= Irma Kliauzaitė =

Lithuanian pianist settled in Austria

Irma Kliauzaitė (also known as Irma Kliauzaitė-Franc) is a Lithuanian pianist settled in Austria. She has performed internationally. Kliauzaite graduated in the Salzburg's Mozarteum in 1996, and was decorated the Mozarteum Foundation's Bernhard Paumgartner-Medal. She has also been awarded the Bösendorfer Prize.

== Life ==
Kliauzaitė was born in Lithuania. She studied piano at the Mozarteum in Salzburg, graduating in 1996, under Professors Peter Lang and Alexei Lubimov. She was awarded the Mozarteum Foundation's Bernhard Paumgartner Medal. She has also been awarded the Bösendorfer Prize.

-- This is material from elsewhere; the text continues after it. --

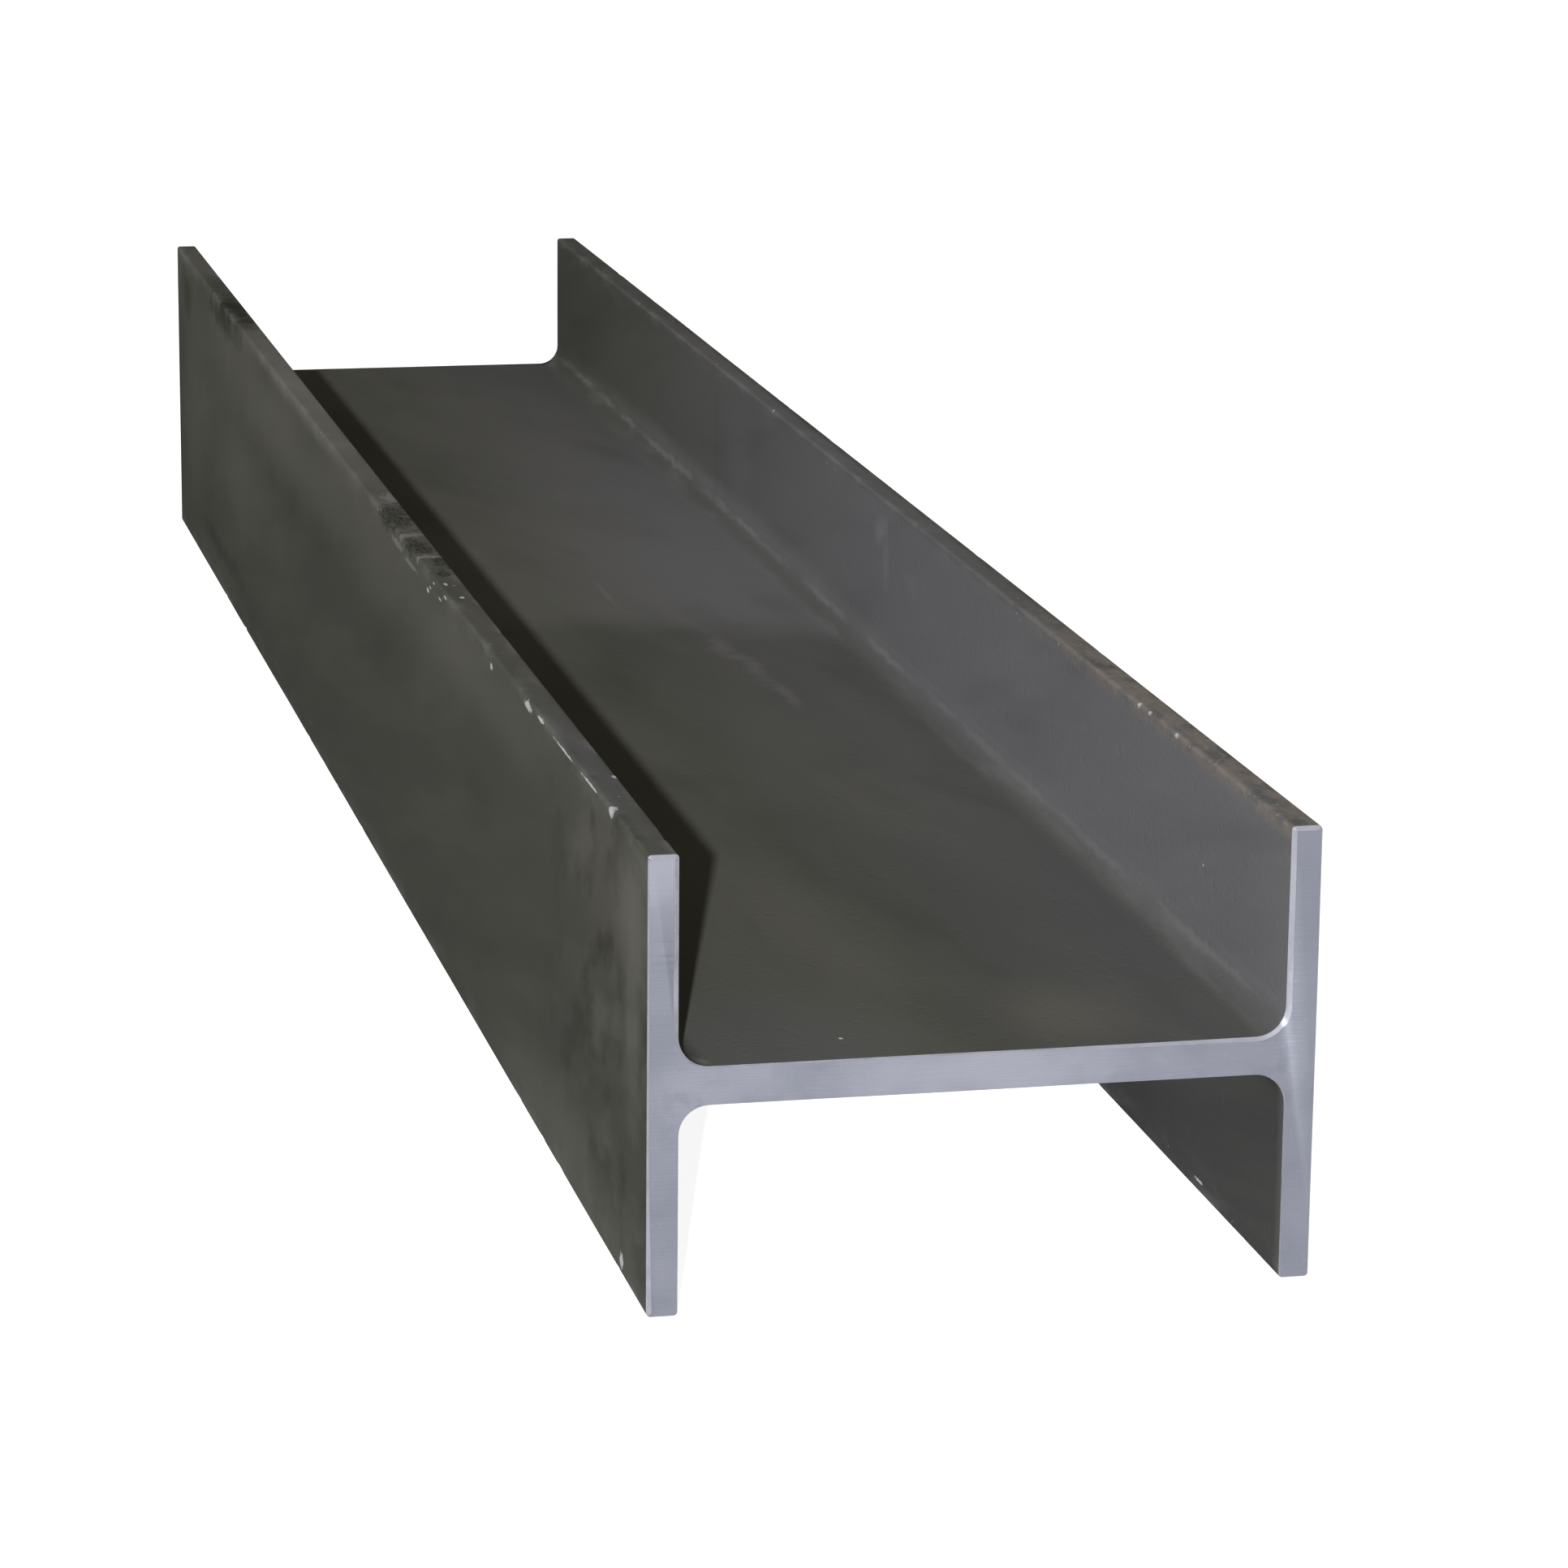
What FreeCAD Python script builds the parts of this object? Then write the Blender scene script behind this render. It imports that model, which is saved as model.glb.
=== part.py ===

Kliauzaitė has taken master classes from a number of notable teachers, including Lazar Berman, Dimitri Bashkirov, Germaine Mounier, Aldona Dvarionaite, Lev Wlasenko and Barbara Hesse-Bukovska. She teaches at the Mozarteum.

In 1999 she won first place in the Salzburg International Mozart Competition (Internationaler Mozartwettbewerb Salzburg). Later that year she played at the inaugural “Nel nome di Mozart” (In the name of Mozart) festival in Milan, led by Romolo Gessi.

Kliauzaitė took second prize in the I International M.K. Čiurlionis Piano and Organ Competition in 1992, but won the special prize for the best interpretation of Čiurlionis' works.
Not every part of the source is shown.